When the pole exploded — shattered into a million pieces because it had rotted away – I was a bit more surprised, even as I watched in real time.

This story was repeated across the county — failure to trim, failure to maintain and a thinning of the workforce — all because Exelon wanted to boost its stock price.

This is where I remind you PECO is a monopoly: you have to get your power from them.

PECO should be regulated by the state, but our Public Utilities Authority is slightly less effective than a drunken Pomeranian puppy and even less powerful.

Most other states tightly regulate their utilities, being publicly sanctioned monopolies, but not Pennsylvania. This might just be something to ask your favorite state legislative candidates about this summer/fall during election season — what are they going to do about it?


Obviously, being in the news business these days is a bit challenging.

Doing so in the era of the Stay At Home does add a bit of challenge to it.

Still, after years of doing this, we’ve gotten used to working around the power outages (thank heaven for our trusty generator, which at least gives us power for our water pump, fridges and yes, Internet). Normally, we’d decamp to our lightly used Valley office — which does have power.

So, while it was delightful that PECO managed to restore our power in about 36 hours, Friday night, they managed to sever our fiber optic cable from Verizon FiOS. So, now we have power, but no Internet or office phone. For what it is worth — the exhausted workers on site from PECO denied doing so, but we lost FiOS just as the power came back, as did our neighbors.

While that would normally be a problem, it’s a much bigger one with two college kids home needing to Zoom their classes. Verizon can’t send anyone out before Tuesday (and I doubt they can fix it in one visit — I think we may need new fiber run), so we’re kind of left in the lurch in these stay at home, Internet dependent times.

Even though AT&T wireless upped our limits for hotspots, we quickly ran out of data and had to buy a mobile hotspot with 100GB of data, just to keep up (that’s how you’re reading this today).

If as expected, we’re going to evolve into a lot more people working from home, we need to start building out infrastructure — and making sure our public utilities maintain it properly.

One thing that might help: 5G wireless. Calling back to my time as tech writer, it is possible that within a couple of years, we might get all of our Internet & cable TV over a cellular wireless router (similar, but faster to what my family is using right now — and without the data caps), which will be one less wire/cable to break during storms.

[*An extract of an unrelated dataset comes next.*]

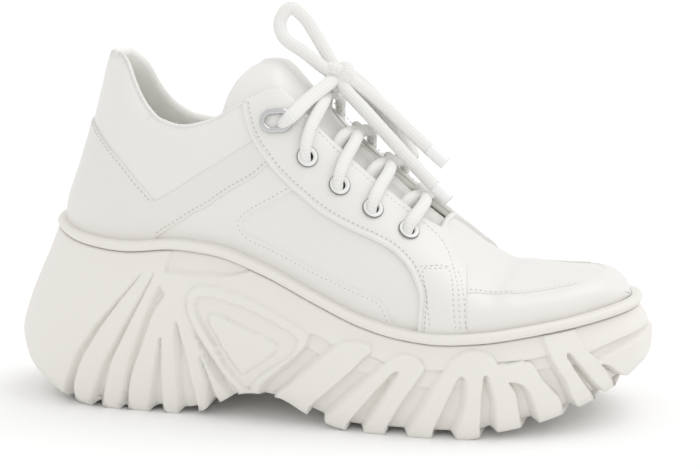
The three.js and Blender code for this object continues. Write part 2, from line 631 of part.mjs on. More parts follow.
// One strand from over an eyelet, across the throat, to just above the tongue at the far edge.
const clearEyelet = 6 * gap + overlayWall + eyeletHeight + laceRadius;
const clearStay = 4 * gap + overlayWall + laceRadius;
const clearTongue = laceRadius + 4 * gap - wall - tongueDrop;
function strand(from, side) {
  const edge = ballWidth * throatHalf(from.s);
  const onStay = (along, v, height) => new THREE.Vector3(...lastPoint(from.s + along, v, side, -height));
  return cordFrom([
    onStay(0, from.v + 0.01, clearEyelet),
    onStay(0.5 * laceSlant, mix(from.v, 0.74, 0.55), mix(clearEyelet, clearStay, 0.3)),
    overUpper(from.s + laceSlant, side * edge * 0.75, clearStay),
    overUpper(from.s + 0.4 * laceSlant, 0, mix(clearStay, clearTongue, 0.7)),
    overUpper(from.s - 0.4 * laceSlant, -side * edge * 0.4, clearTongue + 2 * gap),
    overUpper(from.s - laceSlant, -side * (edge - 1.9 * laceRadius), clearTongue + gap),
  ], 6);
}

// A flat metal keeper with a round-ended slot, standing on the eyestay beside the throat.
function buildLaceLoop(side) {
  const bar = 2.6;
  const pill = (target, long, short) => {
    const straight = long / 2 - short / 2;
    target.absarc(straight, 0, short / 2, -Math.PI / 2, Math.PI / 2);
    target.absarc(-straight, 0, short / 2, Math.PI / 2, 1.5 * Math.PI);
    return target;
  };
  const plate = pill(new THREE.Shape(), loopLength, loopWidth);
  plate.holes.push(pill(new THREE.Path(), loopLength - 2 * bar, loopWidth - 2 * bar));
  const geometry = new THREE.ExtrudeGeometry(plate, { depth: loopPlate, bevelEnabled: false, curveSegments: 6 });
  geometry.rotateX(-Math.PI / 2);
  geometry.rotateY(side * loopTurn);
  return geometryFrom(solidFrom(onUpper(geometry, { ...laceLoopPlace, side }, 3 * gap + overlayWall)));
}

// The bow's cords. Each place is [along, across, up] from the knot's middle, in knot radii.
const bow = {
  knot: [0.49, 0.855],
  lace_loop_standing: [
    [-0.88, -0.35, 0.5], [-2.3, -0.7, 1.65], [-3.7, -0.6, 2.6], [-4.1, -0.1, 3.6], [-3.5, 0.35, 4.5],
    [-2.6, 0.6, 3.85], [-1.6, 0.6, 2.4], [-0.62, 0.42, 0.85],
  ],
  lace_loop_lying: [
    [0.87, 0.73, -0.16], [2.3, 1.15, -1.6], [3.6, 1.3, -3.4], [4.5, 1.3, -5.1], [4.8, 1.85, -5.7],
    [4.4, 2.4, -5.1], [3.3, 2.2, -3.6], [2.0, 1.65, -2.3], [0.6, 0.82, -0.95],
  ],
  lace_end_near: [[0.52, -0.58, -0.75], [2.0, -0.8, -2.2], [4.0, -0.8, -4.3], [6.0, -0.8, -6.4], [7.9, -0.9, -8.2]],
  lace_end_far: [[1.0, -0.08, -0.32], [3.0, 0.1, -1.9], [5.2, 0.35, -4.0], [7.4, 0.4, -5.9]],
};
const bowSteps = { lace_loop_standing: 12, lace_loop_lying: 13, lace_end_near: 7, lace_end_far: 7 };
function bowCord(name) {
  const points = bow[name].map((place) => new THREE.Vector3(...place).multiplyScalar(knotRadius).add(knotCentre));
  return geometryFrom(cordFrom(points, bowSteps[name], 0.88 * laceRadius));
}

const cuts = collarCut().add(throatCut());
const holeRadius = eyeletHole + 0.4;
const drill = new THREE.CylinderGeometry(holeRadius, holeRadius, 16, 8);
const holes = joined(eyeletPlaces().map((place) => solidFrom(onUpper(drill, place, 0))));

const [knotAlong, knotUp] = bow.knot;
const knotCentre = new THREE.Vector3(
  upperHeel + upperLength * knotAlong,
  ballWidth * middle(knotAlong),
  heelSeat + tabHeight * knotUp,
);

const shoe = new THREE.Group();
function addPiece(name, geometry, color, roughness, metalness = 0) {
  const material = new THREE.MeshStandardMaterial({ color, roughness, metalness });
  const mesh = new THREE.Mesh(geometry, material);
  mesh.name = name;
  shoe.add(mesh);
}

const leather = [0xf1f0ed, 0.4];
addPiece('outsole', geometryFrom(buildOutsole(), 0.12), 0xe6e2da, 0.6);
addPiece('midsole', geometryFrom(buildMidsole()), 0xeceae4, 0.55);
addPiece('insole', geometryFrom(buildInsole()), 0xe4e2dc, 0.9);
addPiece('upper', geometryFrom(buildUpper(cuts, holes)), ...leather);
addPiece('eyestay_outer', geometryFrom(overlay(eyestayOutline, -wide, -gap / 2, cuts).subtract(holes)), ...leather);
addPiece('eyestay_inner', geometryFrom(overlay(eyestayOutline, gap / 2, wide, cuts).subtract(holes)), ...leather);
addPiece('heel_counter', geometryFrom(overlay(counterOutline, -wide, wide, cuts)), ...leather);
addPiece('toe_guard', geometryFrom(overlay(toeGuardOutline, -wide, wide, cuts)), ...leather);
addPiece('tongue', geometryFrom(buildTongue()), ...leather);
for (const place of eyeletPlaces()) {
  const row = eyeletTable.findIndex((entry) => entry.s === place.s) + 1;
  const sideName = place.side < 0 ? 'outer' : 'inner';
  addPiece(`eyelet_${sideName}_${row}`, buildEyelet(place), 0xf4f4f2, 0.3);
}
eyeletTable.forEach((row, i) => {
  addPiece(`lace_cross_${i + 1}`, geometryFrom(strand(row, -1).add(strand(row, 1))), 0xf3f2ef, 0.8);
});
for (const side of [-1, 1]) {
  addPiece(side < 0 ? 'lace_keeper_outer' : 'lace_keeper_inner', buildLaceLoop(side), 0xb9bbbf, 0.25, 0.9);
}
const knot = new THREE.SphereGeometry(knotRadius, 12, 8);
knot.scale(0.95, 1, 0.9);
knot.translate(knotCentre.x, knotCentre.y, knotCentre.z);
addPiece('lace_knot', geometryFrom(solidFrom(knot)), 0xf3f2ef, 0.8);
for (const name of Object.keys(bowSteps)) addPiece(name, bowCord(name), 0xf3f2ef, 0.8);

// The origin goes to the middle of the footprint, on the ground.
const footprint = new THREE.Box3().setFromObject(shoe);
const middleOf = footprint.getCenter(new THREE.Vector3());
for (const mesh of shoe.children) mesh.geometry.translate(-middleOf.x, -middleOf.y, -footprint.min.z);

export default shoe;
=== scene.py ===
import json
import math

import bpy
import numpy as np
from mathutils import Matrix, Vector
from mathutils.geometry import delaunay_2d_cdt

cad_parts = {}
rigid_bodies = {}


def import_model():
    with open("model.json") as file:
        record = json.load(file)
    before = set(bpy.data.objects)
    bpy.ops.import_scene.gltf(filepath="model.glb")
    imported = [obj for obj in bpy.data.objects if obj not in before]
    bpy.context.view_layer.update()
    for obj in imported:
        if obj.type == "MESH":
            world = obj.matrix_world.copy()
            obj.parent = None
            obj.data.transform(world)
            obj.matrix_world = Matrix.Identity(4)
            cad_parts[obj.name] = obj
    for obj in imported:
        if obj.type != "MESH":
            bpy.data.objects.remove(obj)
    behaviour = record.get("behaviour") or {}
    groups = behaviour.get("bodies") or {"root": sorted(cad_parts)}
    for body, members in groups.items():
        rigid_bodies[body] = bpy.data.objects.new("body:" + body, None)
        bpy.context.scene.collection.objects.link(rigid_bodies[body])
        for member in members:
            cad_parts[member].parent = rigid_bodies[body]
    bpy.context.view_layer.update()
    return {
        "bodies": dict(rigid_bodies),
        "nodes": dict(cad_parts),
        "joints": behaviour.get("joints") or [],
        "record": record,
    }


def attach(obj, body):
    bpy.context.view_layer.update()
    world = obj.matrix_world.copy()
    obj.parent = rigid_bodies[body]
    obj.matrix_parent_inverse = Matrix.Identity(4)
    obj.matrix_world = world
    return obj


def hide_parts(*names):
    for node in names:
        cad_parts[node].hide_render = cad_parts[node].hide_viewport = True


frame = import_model()
print("frame loaded")

# camera: a long lens, a little in front of the shoe's side and above it
cameraSettings = {"target": (8.4, -1.9, 78.0), "azimuth": 13.0, "elevation": 12.5, "distance": 1200.0, "lens": 135.34}


def addCamera(settings):
    turn, rise = math.radians(settings["azimuth"]), math.radians(settings["elevation"])
    back = Vector((math.sin(turn) * math.cos(rise), -math.cos(turn) * math.cos(rise), math.sin(rise)))
    data = bpy.data.cameras.new("camera")
    data.sensor_width = 36
    data.lens = settings["lens"]
    camera = bpy.data.objects.new("camera", data)
    camera.location = (Vector(settings["target"]) + back * settings["distance"]) / 1000
    camera.rotation_euler = back.to_track_quat("Z", "Y").to_euler()
    bpy.context.scene.collection.objects.link(camera)
    bpy.context.scene.camera = camera


addCamera(cameraSettings)

# the shoe's sizes, millimetres, as in the part's source
shoe = {
    "soleLength": 292.0, "upperLength": 262.0, "upperBack": 20.0, "ballWidth": 96.0, "ballSeat": 46.0,
    "heelDrop": 33.0, "toeSpring": 14.0, "instepRise": 76.0, "toeRise": 16.0, "tabHeight": 84.0, "tabLean": 25.0,
    "wall": 2.4, "gap": 0.3, "overlay": 1.3, "rimHeight": 4.4, "rimLedge": 3.4, "rimBulge": 1.6,
    "ribRaise": 2.8, "stepRaise": 1.4, "lugRaise": 1.2, "treadDepth": 3.0, "heelFlare": 17.5, "toeFlare": 5.0,
    "sideFlare": 5.0, "heelRocker": 16.0, "toeRocker": 8.0, "archHeight": 13.0, "toeLift": 20.5,
    "laceRadius": 2.5, "knotRadius": 6.6,
}
middleShift = np.array([0.41, -1.882, 0.0])  # the part's own move to its footprint's middle
soleBack = -shoe["soleLength"] / 2
upperHeel = soleBack + shoe["upperBack"]
heelSeat = shoe["ballSeat"] + shoe["heelDrop"]

# share of the sole's length, share of the heel's drop, share of the toe's spring
rimRows = [
    (0.0, 1.21, 0), (0.06, 1.13, 0), (0.12, 1.02, 0), (0.2, 0.965, 0), (0.28, 1.03, 0), (0.34, 0.99, 0),
    (0.42, 0.775, 0), (0.5, 0.458, 0), (0.58, 0.172, 0), (0.64, 0.045, 0), (0.7, 0, 0), (0.765, 0, 0.08),
    (0.82, 0, 0.22), (0.863, 0, 0.34), (0.906, 0, 0.465), (0.945, 0, 0.59), (0.972, 0, 0.68), (1.0, 0, 0.77),
]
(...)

We’re also going to have to have a conversation about solar power and battery storage systems for homes. Pennsylvania’s government has been downright hostile to solar power of late — let’s just say those who profit from a lack of solar power know which Republican state legislators to generously target with campaign funds.

Within a decade, with some of the technology emerging, we could see houses no longer need PECO so badly. By using solar power and large batteries for all of their power needs — PECO would be little more than a backup for many homeowners. Aside from being cleaner, it would mean the end of broad power outages — and all of the issues they mean for those working from home.

This state needs to improve the tax breaks for solar installs to make the numbers work for the average home owner.

Again, something to ask your local state legislative candidate about.